Et de l'autre un individu qui possède un sens moral où les mots sont porteurs de sens, de moyens pour communiquer et prendre en considération l’autre, que va-t-il alors se passer ? Un dialogue de sourds. Personne n’entend personne.

Ici, c’est à la fois caricatural et tragique. Mais, in fine, cela s’applique également, dans une moindre mesure, à bon nombre de relations triviales du quotidien — heureusement avec l’aspect toxique en moins.

la lumiére de la conscience

Premier pas : la compréhension

Ce que nous venons de parcourir montre à quel point la perversion du narcissisme est une dynamique complexe qui, lorsqu’elle est présente, pervertit non seulement le langage, mais aussi la capacité d’entrer en lien avec autrui.

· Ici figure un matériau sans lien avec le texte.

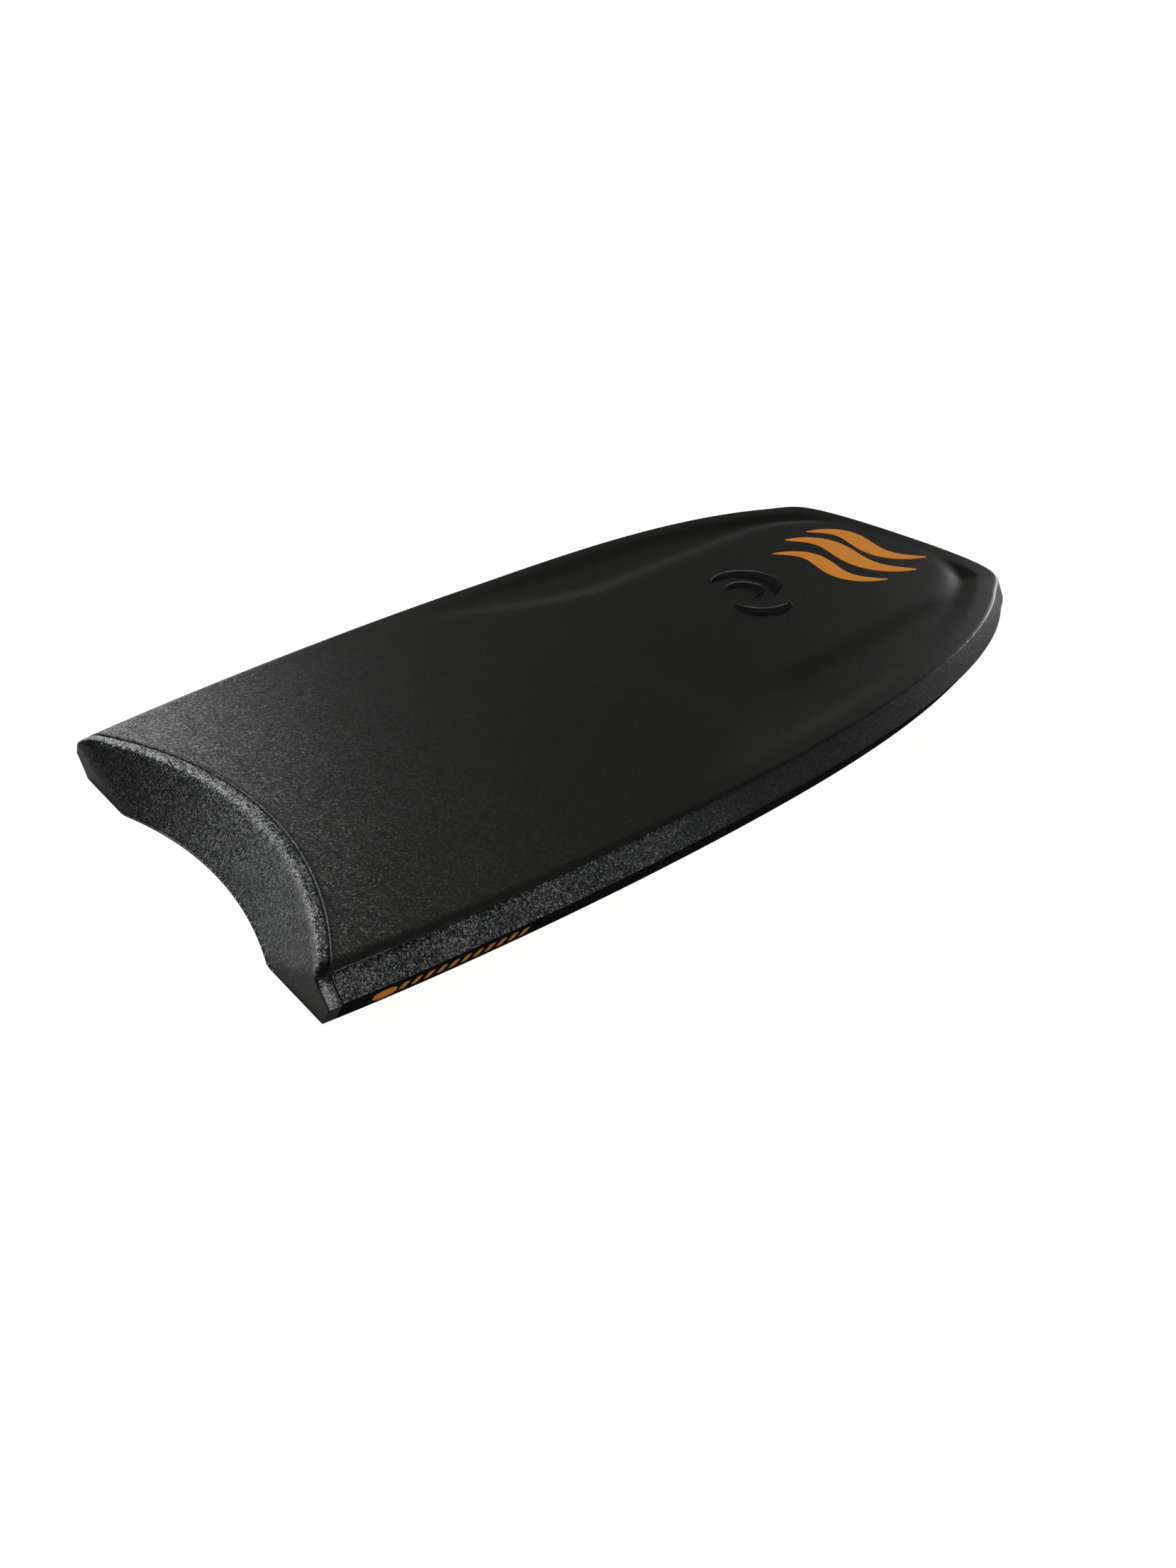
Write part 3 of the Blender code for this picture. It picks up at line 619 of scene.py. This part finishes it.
def bumper_mesh():
    """The strip's rear and front faces, joined by rings of edges over its rounded rim."""
    profile = []                        # (corner of the section, its outward normal, rounding)
    lower = (math.cos(LOWER_RAIL_LEAN), -math.sin(LOWER_RAIL_LEAN))
    tail_section = Section(TAIL)
    chine = (math.cos(tail_section.lean), math.sin(tail_section.lean))
    profile.append((lambda s: (s.side(STRIP_BASE), STRIP_BASE), (0, -1), RIM_AT_BOTTOM))
    for h in (0.006, 0.011, 0.016, 0.021):
        profile.append((lambda s, h=h: (s.side(h), h), lower, RIM_AT_SIDE))
    profile.append((lambda s: (0.0, s.edge), (1, 0.05), RIM_AT_SIDE))
    for rise in (0.005, 0.010):
        profile.append((lambda s, r=rise: (s.side(s.edge + r), s.edge + r), chine, RIM_AT_SIDE))
    for share in (1, 0.8, 0.6, 0.4, 0.2, 0):
        angle = tail_section.turn * share
        rim = RIM_AT_DECK + (RIM_AT_SIDE - RIM_AT_DECK) * share
        profile.append((lambda s, k=share: s.rolled(0, k), (math.sin(angle), math.cos(angle)), rim))
    rows = len(profile)
    bm = bmesh.new()
    row_of, column_of = (bm.verts.layers.int.new(n) for n in ("row", "column"))
    ring_of = bm.verts.layers.int.new("ring")
    bmesh.ops.create_grid(bm, x_segments=BUMPER_COLUMNS, y_segments=rows - 1, size=1)
    for vert in bm.verts:
        vert[row_of] = round((vert.co.y + 1) / 2 * (rows - 1))
        vert[column_of] = round((vert.co.x + 1) / 2 * BUMPER_COLUMNS)
    border = [e for e in bm.edges if e.is_boundary]
    rings = RIM_SHARES[1:] + ["seam", "front"]
    for ring in range(1, len(rings) + 1):
        grown = bmesh.ops.extrude_edge_only(bm, edges=border)["geom"]
        for vert in (g for g in grown if isinstance(g, bmesh.types.BMVert)):
            vert[ring_of] = ring
        border = [g for g in grown if isinstance(g, bmesh.types.BMEdge)
                  and all(v[ring_of] == ring for v in g.verts)]
    rear = list(bm.verts)
    copied = bmesh.ops.extrude_face_region(bm, geom=bm.faces[:])["geom"]
    front = [g for g in copied if isinstance(g, bmesh.types.BMVert)]

    def spot(row, c, ahead, inward, softness):
        """On the section's edge at a row and column, so far ahead and so far inside the edge."""
        corner, normal, _ = profile[row]

        def slid(section):
            return tuple(a + k * n * inward for a, k, n in zip(corner(section), (1, -1), normal))

        edge = at(tail_start(slid, ahead), slid)
        x = edge.x * abs(c)
        y = tail_face(x, edge.z, softness) + ahead
        return Vector((math.copysign(x, c), y, edge.z))

    def placed(row, c, ring, is_front):
        """Where a vertex goes, on the right half. The rear rim is rounded over, ring by ring."""
        rim = profile[row][2]
        if ring == len(rings):
            return spot(row, c, BUMPER, FRONT_CHAMFER, 0)
        if is_front:
            last = ring >= len(RIM_SHARES)
            inward = FRONT_CHAMFER if last else rim * (1 - RIM_SHARES[ring])
            return spot(row, c, BUMPER, inward, 0)
        if ring == len(RIM_SHARES):
            return spot(row, c, BUMPER - CHAMFER_DEPTH, 0, PEG_SOFTNESS)
        u = RIM_SHARES[ring]
        start = spot(row, c, 0, rim, PEG_SOFTNESS)
        sharp = spot(row, c, 0, 0, PEG_SOFTNESS)
        end = spot(row, c, rim, 0, PEG_SOFTNESS)
        return start * (1 - u) ** 2 + sharp * 2 * u * (1 - u) + end * u * u

    places = {}
    for verts, is_front in ((rear, False), (front, True)):
        for vert in verts:
            c = vert[column_of] / BUMPER_COLUMNS * 2 - 1
            key = (vert[row_of], abs(c), vert[ring_of], is_front)
            if key not in places:
                places[key] = placed(*key)
            vert.co = flip(places[key]) if c < 0 else places[key]
    return bm


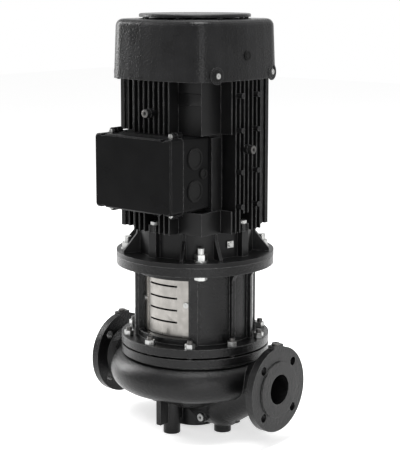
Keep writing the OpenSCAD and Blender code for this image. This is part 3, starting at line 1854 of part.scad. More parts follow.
module fan_cover_screws() {
    color("#c9c9c6")
    hood_screw_places() {
        translate([0, 0, -hood_screw_in])
            cylinder(r = hood_screw_r, h = hood_screw_in + over);
        difference() {
            cylinder(r = hood_screw_r * 2, h = hood_head_h);
            translate([0, 0, hood_socket_low])
                hexagon(hood_socket_af, hood_socket_h);
        }
    }
}

module fan_cover_cap() {
    color("#2d2e30")
    translate([0, 0, hood_top_z + cap_gap])
        rotate_extrude()
            polygon([[0, 0], [cap_r, 0], [cap_r, cap_t - cap_edge], [cap_r - cap_edge, cap_t], [0, cap_t]]);
    color("#2d2e30")
    around(8, quarter / 4)
        at_front(hood_opening_r + cap_post_in, hood_top_z)
            cylinder(r = cap_post_r, h = cap_gap + over);
}

module inlet_grille() {
    color("#2a2a2a")
    translate([0, 0, hood_top_z - hood_wall - grille_t])
        difference() {
            cylinder(r = hood_opening_r + grille_out, h = grille_t);
            for (i = [0 : 5])
                difference() {
                    translate([0, 0, -over])
                        tube(grille_first_r + grille_slot_w + grille_pitch * i, grille_first_r + grille_pitch * i,
                             grille_t + 2 * over);
                    around(8)
                        front_bar(grille_spoke_w, 0, hood_opening_r + grille_out, -2 * over, grille_t + 4 * over);
                }
        }
}

// Terminal box

module box_places() {
    translate([0, 0, box_z + box_h / 2])
        children();
}

module lid_screw_places() {
    for (sx = [-1, 1])
        for (sz = [-1, 1])
            translate([sx * lid_screw_x, 0, sz * (box_h / 2 + lug_r * 0.4)])
                children();
}

module box_lugs(y0, y1) {
    lid_screw_places()
        translate([0, y1, 0])
            rotate([quarter, 0, 0])
                cylinder(r = lug_r, h = y1 - y0);
}

module terminal_box_base() {
    color("#1d1d1e")
    difference() {
        box_places()
            difference() {
                union() {
                    translate([0, -box_front, 0])
                        upright_plate(box_w, box_h, box_front - box_back, box_corner_r);
                    box_lugs(-box_front, -box_front + base_lug_h);
                }
                translate([0, -box_front - over, 0])
                    upright_plate(box_w - 2 * box_wall, box_h - 2 * box_wall, box_front - box_floor - box_wall + over,
                                  box_corner_r - box_wall / 2);
                // Cable hole in the floor, open space behind it
                rotate([quarter, 0, 0])
                    cylinder(r = cable_hole_r, h = box_reach);
                lid_screw_places()
                    translate([0, -box_front + base_tap_in, 0])
                        rotate([quarter, 0, 0])
                            cylinder(r = lid_screw_r + slip, h = base_tap_in + over);
                for (side = [-1, 1])
                    for (spot = cable_spots)
                        cable_place(side, spot)
                            translate([0, 0, -box_wall - over])
                                cylinder(r = spot[2] - cable_plug_wall + slip, h = box_wall + 2 * over);
                for (x = [-1, 1])
                    for (z = [-1, 1])
                        translate([x * board_w / 2.4, -box_floor - box_wall - over, z * board_h / 2.6])
                            rotate([-quarter, 0, 0])
                                cylinder(r = board_screw_r + slip, h = box_wall);
            }
        cylinder(r = barrel_r + seat_gap, h = frame_top_z);
    }
}

module cable_place(side, spot) {
    translate([side * box_half, -spot[0], spot[1]])
        rotate([0, side * quarter, 0])
            children();
}

module cable_plugs() {
    color("#161617")
    box_places()
        for (side = [-1, 1])
            for (spot = cable_spots)
                cable_place(side, spot) {
                    translate([0, 0, -box_wall])
                        cylinder(r = spot[2] - cable_plug_wall, h = box_wall + slip);
                    difference() {
                        cylinder(r = spot[2], h = cable_plug_t);
                        translate([0, 0, cable_plug_floor])
                            cylinder(r = spot[2] - cable_plug_wall, h = cable_plug_t);
                    }
                }
}

module terminal_box_gasket() {
    color("#0f0f10")
    box_places()
        difference() {
            translate([0, -lid_back, 0])
                upright_plate(box_w - gasket_in, box_h - gasket_in, gasket_t, box_corner_r);
            translate([0, -lid_back - over, 0])
                upright_plate(box_w - 2 * box_wall, box_h - 2 * box_wall, gasket_t + 2 * over,
                              box_corner_r - box_wall / 2);
        }
}

module terminal_box_lid() {
    color("#28292a")
    box_places()
        difference() {
            union() {
                // The face has a bevelled edge
                translate([0, -box_reach + lid_bevel, 0])
                    upright_plate(box_w, box_h, lid_depth - lid_bevel, box_corner_r);
                rotate([quarter, 0, 0])
                    translate([0, 0, box_reach - lid_bevel])
                        lid_face();
                box_lugs(-lid_back - lid_lug_h, -lid_back);
            }
            translate([0, -box_reach + box_wall, 0])
                upright_plate(box_w - 2 * box_wall, box_h - 2 * box_wall, lid_depth, box_corner_r - box_wall / 2);
            lid_screw_places()
                translate([0, -lid_back + over, 0])
                    rotate([quarter, 0, 0])
                        cylinder(r = lid_screw_r + slip, h = lid_depth + 2 * over);
            // Room for the screw heads over the lugs
            lid_screw_places()
                translate([0, -lid_back - lid_lug_h, 0])
                    rotate([quarter, 0, 0])
                        cylinder(r = lug_r, h = lid_depth);
        }
}

lid_bevel = 3;
lid_corner_out = 1;

module lid_face() {
    // A pyramid frustum between two rounded rectangles
    low = rounded_points(box_w, box_h, box_corner_r);
    high = rounded_points(box_w - 2 * lid_bevel, box_h - 2 * lid_bevel, box_corner_r - lid_bevel + lid_corner_out);
    count = len(low);
    polyhedron(
        points = concat([for (q = low) [q[0], q[1], 0]], [for (q = high) [q[0], q[1], lid_bevel]]),
        faces = concat(
            [[for (i = [0 : count - 1]) i]],
            [[for (i = [count - 1 : -1 : 0]) count + i]],
            [for (i = [0 : count - 1]) [i, count + i, count + (i + 1) % count, (i + 1) % count]]
        )
    );
}

module lid_screws() {
    color("#c9c9c6")
    box_places()
        lid_screw_places()
            translate([0, -lid_back - lid_lug_h, 0])
                rotate([quarter, 0, 0]) {
                    translate([0, 0, -lid_lug_h - gasket_t - lid_screw_in])
                        cylinder(r = lid_screw_r, h = lid_lug_h + lid_screw_in + gasket_t + over);
                    difference() {
                        cylinder(r = lid_screw_r * 1.8, h = lid_head_h);
                        translate([0, 0, lid_slot_low])
                            front_bar(lid_slot_w, -lid_screw_r * 2, lid_screw_r * 2, 0, lid_slot_h);
                    }
                }
}

module terminal_board() {
    color("#4a2f22")
    box_places()
        difference() {
            translate([0, -box_floor - box_wall, 0])
                mirror([0, 1, 0])
                    upright_plate(board_w, board_h, board_t, board_corner_r);
            terminal_places()
                cylinder(r = terminal_r + slip, h = terminal_cut);
        }
}

module terminal_places() {
    // Two rows of three studs
    for (x = [-1, 0, 1])
        for (z = [-1, 1])
            translate([x * terminal_pitch, -box_floor - box_wall - terminal_in, z * board_h / 4])
                rotate([quarter, 0, 0])
                    children();
}

module terminal_studs() {
    color("#b58f45")
    box_places()
        terminal_places() {
            cylinder(r = terminal_r, h = board_t + terminal_out);
            translate([0, 0, board_t - terminal_in])
                difference() {
                    hexagon(terminal_nut_af, terminal_nut_h);
                    translate([0, 0, -over])
                        cylinder(r = terminal_r - slip, h = terminal_nut_cut);
                }
        }
}

pump_housing();
wear_ring();
housing_o_ring();
pump_cover();
seal_seat();
air_vent_screw();
drain_plug();
gauge_plugs();
motor_stool();
housing_studs();
housing_nuts();
coupling_guard_front();
coupling_guard_rear();
guard_screws();
drive_end_shield();
flange_bolts();
flange_nuts();
flange_washers();
shield_screws();
earth_terminal();
motor_frame();
lifting_plugs();
stator_core();
stator_windings();
fan_end_shield();
fan_shield_screws();
fan_cover();
fan_cover_screws();
fan_cover_cap();
inlet_grille();
cover_plug();
terminal_box_base();
terminal_box_gasket();
terminal_box_lid();
lid_screws();
terminal_board();
terminal_studs();
cable_plugs();
drive_bearing_outer();
fan_bearing_outer();
drive_bearing_cap();
motor_shaft();
rotor_core();
rotor_end_rings();
coupling_half_front();
coupling_half_rear();
coupling_bolts();
pump_shaft();
impeller();
impeller_nut();
impeller_key();
seal_ring();
seal_spring();
drive_bearing_inner();
fan_bearing_inner();
fan();
fan_circlip();
drive_bearing_cage();
fan_bearing_cage();
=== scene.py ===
import json
import math
from collections import namedtuple

import bmesh
import bpy
import numpy
from mathutils import Matrix, Vector

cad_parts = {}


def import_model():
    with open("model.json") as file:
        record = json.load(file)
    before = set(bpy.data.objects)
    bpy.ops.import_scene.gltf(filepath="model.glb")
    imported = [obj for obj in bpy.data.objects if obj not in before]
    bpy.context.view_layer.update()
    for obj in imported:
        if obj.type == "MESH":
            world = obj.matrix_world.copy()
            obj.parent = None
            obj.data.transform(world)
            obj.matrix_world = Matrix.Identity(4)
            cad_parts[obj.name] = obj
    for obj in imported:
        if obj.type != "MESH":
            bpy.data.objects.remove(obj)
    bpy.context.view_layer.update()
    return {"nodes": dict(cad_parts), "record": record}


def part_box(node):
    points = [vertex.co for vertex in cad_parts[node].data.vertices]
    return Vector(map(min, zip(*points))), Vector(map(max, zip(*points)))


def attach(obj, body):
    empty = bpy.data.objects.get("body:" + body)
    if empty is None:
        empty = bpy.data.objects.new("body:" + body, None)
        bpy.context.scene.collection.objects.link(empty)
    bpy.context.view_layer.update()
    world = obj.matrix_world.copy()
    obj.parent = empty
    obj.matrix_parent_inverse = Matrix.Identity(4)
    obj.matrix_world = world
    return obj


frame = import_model()
NODES = frame["nodes"]
MM = 0.001


# Shader nodes

# A Mix node's inputs and outputs, by what it mixes
MIXED_NUMBERS = (2, 3)
MIXED_NUMBER = 0
MIXED_COLOURS = (6, 7)
MIXED_COLOUR = 2

WHOLE = (0.0, 1.0)


def put(tree, kind, settings=None, values=None, links=None):
    """Adds one node: its settings, its constant inputs, and what is linked to its inputs."""
    node = tree.nodes.new(kind)
    for key, value in (settings or {}).items():
        setattr(node, key, value)
    for key, value in (values or {}).items():
        node.inputs[key].default_value = value
    for key, source in (links or {}).items():
        tree.links.new(source, node.inputs[key])
    return node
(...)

Développer une compréhension de ces mécanismes, tant pour celui qui en souffre que pour celui qui en est la victime, est une étape essentielle vers la libération.

Prendre conscience de ces jeux relationnels, et de la manière dont la parole peut devenir un instrument de pouvoir plutôt qu’un outil de communication authentique, permet de se réapproprier sa propre intégrité psychique.

Le travail de guérison, bien que long et difficile, est possible. Et la connaissance de ces processus est la première pierre de cet édifice. Si vous vous reconnaissez dans les dynamiques que je viens de décrire, faites appel à un professionnel de la relation d'aide, afin de recevoir du soutien.